On our last night in Maine we went to the St. John Episcopal Church in Southwest Harbor for a harpsichord concert by Gavin Black.  The concert benefited the Westside Food Pantry, which serves several of the surrounding communities.

Mr. Black played Bach’s Overture in the French style, which consists of an overture followed by a collection of short dances.  The piece allowed him to use both keyboards of his harpsichord and, through various minute adjustments in the position of the keyboards, extract all of the different sounds a harpsichord can produce.  Interestingly, he used a tablet device to display the music and “turned the pages” by means of a foot pedal.  The encore was a short piece by Couperin, one of Bach’s older contemporaries.

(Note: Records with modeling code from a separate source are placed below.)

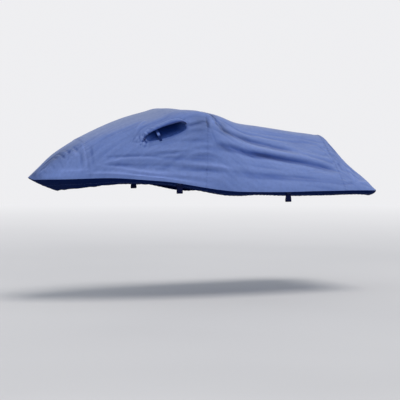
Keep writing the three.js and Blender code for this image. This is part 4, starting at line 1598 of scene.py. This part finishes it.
def woven_strands(name, lines):
    tree = Tree(name, {"Strand radius": STRAND_RADIUS * MM})
    curve = tree.node("GeometryNodeMeshToCurve", (), {"Mesh": tree.given("Geometry")})
    profile = {"Resolution": 5, "Radius": tree.given("Strand radius")}
    profile = tree.node("GeometryNodeCurvePrimitiveCircle", (), profile)
    swept = {"Curve": curve, "Profile Curve": profile, "Fill Caps": True}
    swept = tree.node("GeometryNodeCurveToMesh", (), swept)
    return tree.bake(lines_object(name, lines), swept, STRAND_FINISH)


# %% Sew the seams, the hem, the cowls and the loops
SEAM_ROWS = (-9.0, -3.0)
SEAM_LINE_STEPS, SEAM_LINE_END = 260, 0.995
THREAD_PROUD = 0.45
HEM_ROW = 6
COWL_ROW = 0.55
COWL_LINE_STEPS = 120
TACK_REACH, TACK_STEPS = 0.42, 9


def seam_lines():
    across = np.linspace(-SEAM_LINE_END, SEAM_LINE_END, SEAM_LINE_STEPS)
    names = list(PANELS)
    lines = []
    for before, panel in zip(names, names[1:]):
        for row in SEAM_ROWS:
            x = seam_x(before, across) + row
            lines.append(surface(x, across, panel)[0] + THREAD_PROUD * taut_normal(x, across))
    return lines


def hem_stitch_lines():
    lines = []
    for rings in hem_lines.values():
        for points, normals in rings:
            lines.append(points[:, HEM_ROW] + THREAD_PROUD * normals[:, HEM_ROW])
    return lines


def cowl_lines():
    s = np.linspace(COWL_END, 1 - COWL_END, COWL_LINE_STEPS)
    a = COWL_HALF * (2 * s - 1)
    b = lip_rise(s) + COWL_TALL * arch(s) + COWL_ROW * COWL_FLANGE
    return [vent.place(a, b, SEAT_GAP + CLOTH_THICK + THREAD_PROUD) for vent in VENTS.values()]


def tack_lines():
    """Two short rows across the sewn end of each loop."""
    lines = []
    for side in SIDES.values():
        for x in LOOP_PLACES.values():
            leaf = leaf_line(side, x, LEAF_OFF[1] + WEBBING_THICK / 2 + THREAD_PROUD)
            shares = np.linspace(-TACK_REACH, TACK_REACH, TACK_STEPS)
            lines += list(webbing_rows(side, x, leaf[1::2], shares))
    return lines


rows = {"seam": seam_lines(), "hem": hem_stitch_lines(), "cowl": cowl_lines(), "loop": tack_lines()}
stitches = {name: sewn(name + "_stitches", lines) for name, lines in rows.items()}
print("stitch triangles:", {name: triangles(piece) for name, piece in stitches.items()})

# %% Weave the strands over each mesh
STRAND_LIFT = MESH_TOP + STRAND_RADIUS * 0.9
STRAND_STEP = 6.0
STRAND_MARGIN = MESH_MARGIN * 0.7


def strand_lines(vent):
    """Lines along and up the opening, each as long as the oval is there."""
    wide, low, high = (size + STRAND_MARGIN for size in (HOLE_HALF, HOLE_LOW, HOLE_HIGH))
    lines = []
    for up in np.arange(-low + STRAND_PITCH, high, STRAND_PITCH):
        reach = wide * oval_share(up / (high if up > 0 else low))
        a = np.linspace(-reach, reach, max(int(2 * reach / STRAND_STEP), 3))
        lines.append(vent.place(a, up - TIP_DROP, STRAND_LIFT))
    for at in np.arange(-wide + STRAND_PITCH, wide, STRAND_PITCH):
        share = oval_share(at / wide)
        count = max(int((low + high) * share / STRAND_STEP), 3)
        up = np.linspace(-low * share, high * share, count)
        lines.append(vent.place(at, up - TIP_DROP, STRAND_LIFT))
    return lines


strands = {
    side: woven_strands(f"vent_strands_{side}", strand_lines(vent))
    for side, vent in VENTS.items()
}
print("strand triangles:", triangles(strands["port"]), "in", STRAND_PITCH, "mm squares")

# %% [markdown]
# ## Hand the pieces over
# Nothing here moves, so every piece rides on the one body.

# %% Hand the pieces over
VENT_PARTS = {
    "vent_cowl": (cowls, "cover_cloth"),
    "vent_mesh": (vent_meshes, "vent_mesh"),
    "vent_prop": (vent_props, "vent_prop"),
}


def hand_over(piece, node=None):
    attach(piece, "root")
    if node:
        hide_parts(node)


for panel, piece in panels.items():
    hand_over(piece, panel)
for side in SIDES:
    for part, (pieces, slot) in VENT_PARTS.items():
        hand_over(pieces[side], f"{part}_{side}")
for piece in stitches.values():
    hand_over(piece)
for piece in strands.values():
    hand_over(piece)
for name, piece in loops.items():
    hand_over(piece, name)
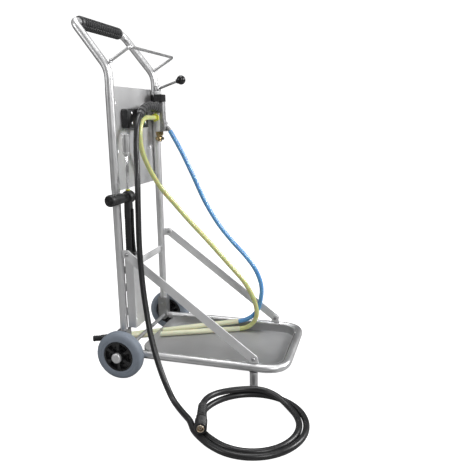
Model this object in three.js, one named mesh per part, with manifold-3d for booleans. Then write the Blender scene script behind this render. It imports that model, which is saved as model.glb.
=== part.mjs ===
// Wheeled sprayer cart: a bent tube frame on two wheels and two legs, with a low tray, a foam
// injector, a stored spray lance and three hoses. Millimetres, +Z up. The wheels are at the rear
// (+Y), the tray points forward (-Y) and the stored lance is on the left (-X).
import * as THREE from 'three';
import { mergeVertices } from 'three/addons/utils/BufferGeometryUtils.js';
import Module from 'manifold-3d';

const wasm = await Module();
wasm.setup();

// ---- Driving dimensions ----
const GAP = 0.3;

const tubeR = 13;
const uprightX = 167;
const uprightY = 5;
const uprightBottomZ = 94;
const uprightTopZ = 925;
const bowBendZ = 987;
const bowBendR = 80;
const barX = 159;
const barY = 118;
const barZ = 1131;
const barCornerR = 30;
const gripHalf = 127;
const gripR = 20;

const hangerRodR = 4.5;
const hangerY = -70;
const hangerZ = 1047;
const hangerRootY = 1.6;
const hangerRootZ = 1006.1;

const panelHalf = 168;
const panelY = uprightY + tubeR + GAP;
const panelThick = 2;
const panelLowZ = 611;
const panelHighZ = 940;
const panelHoleR = 6;
const panelCornerR = 12;

const trayX = 177;
const trayZ = 73;
const trayFrontY = -540;
const trayCornerR = 70;
const panFloorZ = 48;
const panTopZ = 80;
const panSheet = 2;
const panRearY = -42;

const legY = -443;
const legR = 12.5;

const braceThick = 5;
const braceWidth = 28;
const lugInnerX = 169;
const braceInnerX = lugInnerX + braceThick + GAP;
const braceTop = { y: -25, z: 413 };
const braceFoot = { y: -442, z: 101 };
const boltR = 4;

const wheelR = 80;
const wheelX = 212;
const tyreWidth = 40;
const rimR = 51;
const axleR = 6.5;
const hubEndX = 250;

const injectorX = 146;
const injectorY = -16;
const injectorR = 12;
const knobR = 16;
const knobY = -106;
const knobZ = 969;

const lanceFoot = new THREE.Vector3(-148.5, -23.5, 381);
const lanceLean = THREE.MathUtils.degToRad(1);
const handleTurn = THREE.MathUtils.degToRad(8); // the side handle's turn back from straight left
const headR = 20;
const headZ = 216;
const nozzleZ = 344;
const lanceLength = 412;

const pressureHoseR = 9;
const coilX = -375;
const coilY = -485;
const coilInnerR = 122;
const coilOuterR = 160;
const yellowHoseR = 8.5;
const blueHoseR = 8;
const pipeR = 9.5;
const strainerR = 11;

// The finished cart is moved so that the middle of its footprint lies on the origin.
const footprintShiftY = 184;

// ---- Materials ----
function paint(color, roughness, metalness) {
  return new THREE.MeshStandardMaterial({ color, roughness, metalness });
}
const steel = paint(0xb9bbbd, 0.38, 0.9);
const sheet = paint(0xa3a5a6, 0.5, 0.8);
const strap = paint(0xc4c3c6, 0.6, 0.5);
const plastic = paint(0x232325, 0.55, 0);
const rubber = paint(0x6d7884, 0.75, 0);
const hoseBlack = paint(0x2c2c2f, 0.6, 0);
const lime = paint(0xb9bf5a, 0.4, 0);
const sky = paint(0x5aa3dd, 0.4, 0);
const ivory = paint(0xd9d8bd, 0.5, 0);
const brass = paint(0xb08d4c, 0.35, 0.9);
const bright = paint(0xd6d8da, 0.2, 1);

// ---- Geometry helpers ----
const cart = new THREE.Group();

// Merges shared corners, drops collapsed triangles and turns the faces outward.
function closed(geometry) {
  const bare = geometry.clone();
  bare.deleteAttribute('normal');
  bare.deleteAttribute('uv');
  const merged = mergeVertices(bare, 1e-3);
  const p = merged.attributes.position;
  const source = merged.index.array;
  const kept = [];
  let volume = 0;
  const [a, b, c] = [new THREE.Vector3(), new THREE.Vector3(), new THREE.Vector3()];
  for (let i = 0; i < source.length; i += 3) {
    const [i0, i1, i2] = [source[i], source[i + 1], source[i + 2]];
    if (i0 === i1 || i1 === i2 || i2 === i0) continue;
    kept.push(i0, i1, i2);
    a.fromBufferAttribute(p, i0);
    b.fromBufferAttribute(p, i1);
    c.fromBufferAttribute(p, i2);
    volume += a.dot(b.cross(c));
  }
  if (volume < 0) {
    for (let i = 0; i < kept.length; i += 3) [kept[i + 1], kept[i + 2]] = [kept[i + 2], kept[i + 1]];
  }
  merged.setIndex(kept);
  merged.computeVertexNormals();
  return merged;
}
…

After the concert we went down to the basement of the church for a chance to talk with Mr. Black, who explained that a harpsichord is much closer, musically, to a lute than it is to a piano.  It’s an interesting instrument that produces lovely, distinctive music when played by an expert like Mr. Black.  It’s particularly well suited to the sinuous, complex compositions of the baroque era.

The little church, with a colorful (and sea-oriented) stained glass window above the altar, was a pretty spot for a concert, with good acoustics.  It was a treat to end our trip with some beautiful music and a chance to contribute to a good cause, too.